Anyway, when this discussion came up, I guess the issue was that I would not fully admit to being a nerd. I’m not sure that I even denied being a nerd, but I would have been uneasy with the title for a few different reasons.
First of all, I knew that I was not as studious as I could be. I slacked off on homework all the time. It was generally so I could read books that interested me, but still, on one level I was not sure if I was really academic enough to be a nerd, and that would actually be an area of feeling inferior.
What bothered me more though, was an attitude that was at least true of these two boys. It could have come across as an attitude of superiority to the rest of the world, though I believe it stemmed largely from jealousy. I think there was some hostility in it, and there was definitely contempt, and if that was what made one a nerd, then I couldn’t be one. I liked the other kids who were not in our group. I liked sports, and television, and rock music. Actually, all of us girls liked popular music for sure—David Bowie, INXS, Duran Duran, The Cure—our favorites were all different, but our tastes overlapped enough that it was not a problem. I could not tell you what music any of the boys liked.
So I guess the reason that I didn’t know if I was a nerd or not, it was them. If all it meant was being smart and not getting asked out on dates, okay, definitely.
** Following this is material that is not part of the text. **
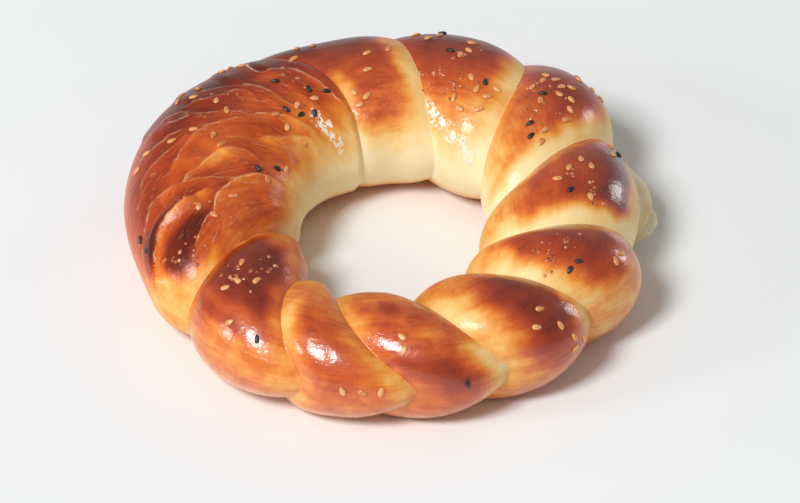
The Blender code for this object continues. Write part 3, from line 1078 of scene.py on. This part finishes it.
    def section_angles(self) -> Array:
        """Gives the section angles of the mesh's points, in radians, with few across the flat underside."""
        low, high = self.underside_deg
        above = np.linspace(high - 360, low, self.points_above)
        below = np.linspace(low, high, self.points_below + 2)[1:-1]
        return np.radians(np.concatenate([above, below]))

    def turn_rows(self) -> tuple[Array, Array]:
        """Gives each row's turn and its share of the way across it, with rows closer near the valleys."""
        turns, shares = [], []
        for turn in Turn:
            rows = self.rows_on_smooth_part if turn is Turn.SMOOTH else self.rows_per_turn
            share = np.arange(rows) / rows
            eased = (1 - np.cos(np.pi * share)) / 2
            turns.append(np.full(rows, turn.value))
            shares.append(self.evenness * share + (1 - self.evenness) * eased)
        return np.concatenate(turns), np.concatenate(shares)

    def baked(self, at: Corners) -> Array:
        """Gives how brown the skin is, from 0 for pale dough to about 1 for the darkest crust."""
        degrees = at.degrees()
        degrees = np.where(degrees > self.underside_deg[0], degrees - 360, degrees)
        tone = np.zeros(at.turn.shape)
        for part, bake in zip(Turn, self.bakes):
            here = at.on(part)
            along, across = degrees[here], at.share[here]
            sway = sum(wave.at(along, part.value) for wave in self.sways)
            heave = sum(wave.at(across, part.value) for wave in self.heaves)
            if part is Turn.SMOOTH:
                sway, heave = sway * self.smooth_sway, heave * self.smooth_heave
            tone[here] = bake.tone(np.clip(across + sway, 0, 1), along + heave)
        tone += (self.underside_tone - tone) * ramp(-np.sin(at.section), *self.underside_fade)
        tone += sum(scorch.at(at.ring_deg, degrees) for scorch in self.scorches)
        return np.clip(tone, 0, self.darkest)

    def torus(self, rows: int, columns: int) -> bpy.types.Object:
        """Adds a torus with twice the rows and columns that its operator allows at most.

        Args:
            rows: How many rows of faces go round the ring.
            columns: How many faces go round the section.

        Returns:
            The torus, with even faces.
        """
        major, minor = self.radii
        bpy.ops.mesh.primitive_torus_add(
            major_segments=rows // 2, minor_segments=columns // 2, major_radius=major, minor_radius=minor
        )
        made = bpy.context.object
        finer = made.modifiers.new("finer", "SUBSURF")
        finer.subdivision_type = "SIMPLE"
        finer.levels = finer.render_levels = 1
        bpy.ops.object.modifier_apply(modifier=finer.name)
        while made.data.uv_layers:
            made.data.uv_layers.remove(made.data.uv_layers[0])
        return made

    def grid_of(self, mesh: bpy.types.Mesh, rows: int, columns: int) -> Array:
        """Gives the row and the column of each of the torus's points, from where it lies.

        Args:
            mesh: The torus.
            rows: How many rows go round the ring.
            columns: How many columns go round the section.

        Returns:
            Rows and columns, one pair for each point.
        """
        points = np.empty(len(mesh.vertices) * 3, np.float32)
        mesh.vertices.foreach_get("co", points)
        x, y, z = points.reshape(-1, 3).T
        ring = np.arctan2(y, x) / (2 * np.pi)
        section = np.arctan2(z, np.hypot(x, y) - self.radii[0]) / (2 * np.pi)
        row = np.round(ring * rows).astype(int) % rows
        return np.stack([row, np.round(section * columns).astype(int) % columns], -1)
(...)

I was smart—I wouldn’t have gotten so lazy academically if I had not been able to coast so much in grade school. And, well, the social life has been covered extensively in other posts. But if it meant being studious, I wasn’t enough, and if it meant looking out at the world and thinking bad thoughts about everyone else then I didn’t want any part of it anyway.
What we really need to do is to define what makes one a nerd, and maybe in the process of that we should realize that labeling people is stupid, and it’s kind of a false viewpoint anyway. I know we all believed in social stratification, first because of SE Hinton and then John Hughes, but it’s not how it worked out here, and I’m not sure it was that accurate for Tulsa and Chicago either.
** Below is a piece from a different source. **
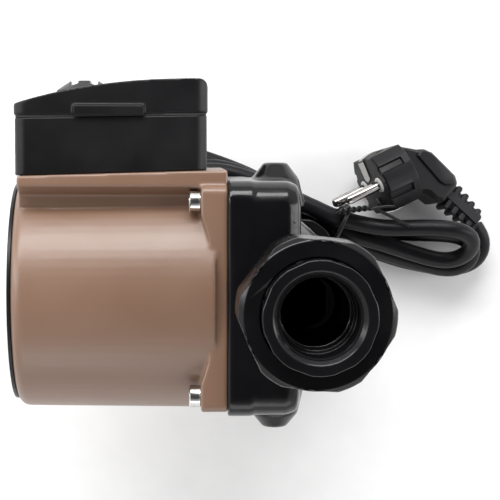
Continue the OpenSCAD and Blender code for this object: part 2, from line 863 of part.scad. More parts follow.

I remember talking with my friend Rachel (not in my group, but we went to the same elementary school, and due to boundary changes, that was a small group) once after she had seen The Outsiders, about how you have the Socs, and then it was Stoners and Nerds, I think. But Socs could be divided into Socs and Jocks, I think, depending on if they were athletic or not, and Stoners could be divided into Stoners and Rockers, based on whether they actually did drugs or not, and we realized some people just had to be Normals, because they didn’t fit any of those categories.
I have had people say that The Breakfast Club was just like they remember high school, and I have doubted that, because again, we just did not have these strict social layers, and when I ask follow-up questions, it sort of falls apart, and anyone could talk to anyone or date anyone, even if some pairings were more likely than others. I do know people who were tormented, but that generally seems to have been more within groups than between groups.
I think these things ring true emotionally because of the dissatisfaction with our selves that we tend to feel. We certainly wish we were cooler, and other people seem to have achieved that. Or we wish we could be close to one person, and we see other people who are, so they seem popular. What we don’t know is that most of them are feeling the same emotions, even if it is for different reasons.
The big lesson for me of the last years is that truth is the most important thing. Being open and honest, but also working to see accurately. Well, kindness is really important too, and becomes more necessary the more open we are, but still, it seems like the majority of our pain comes from what we hide and where we are blind.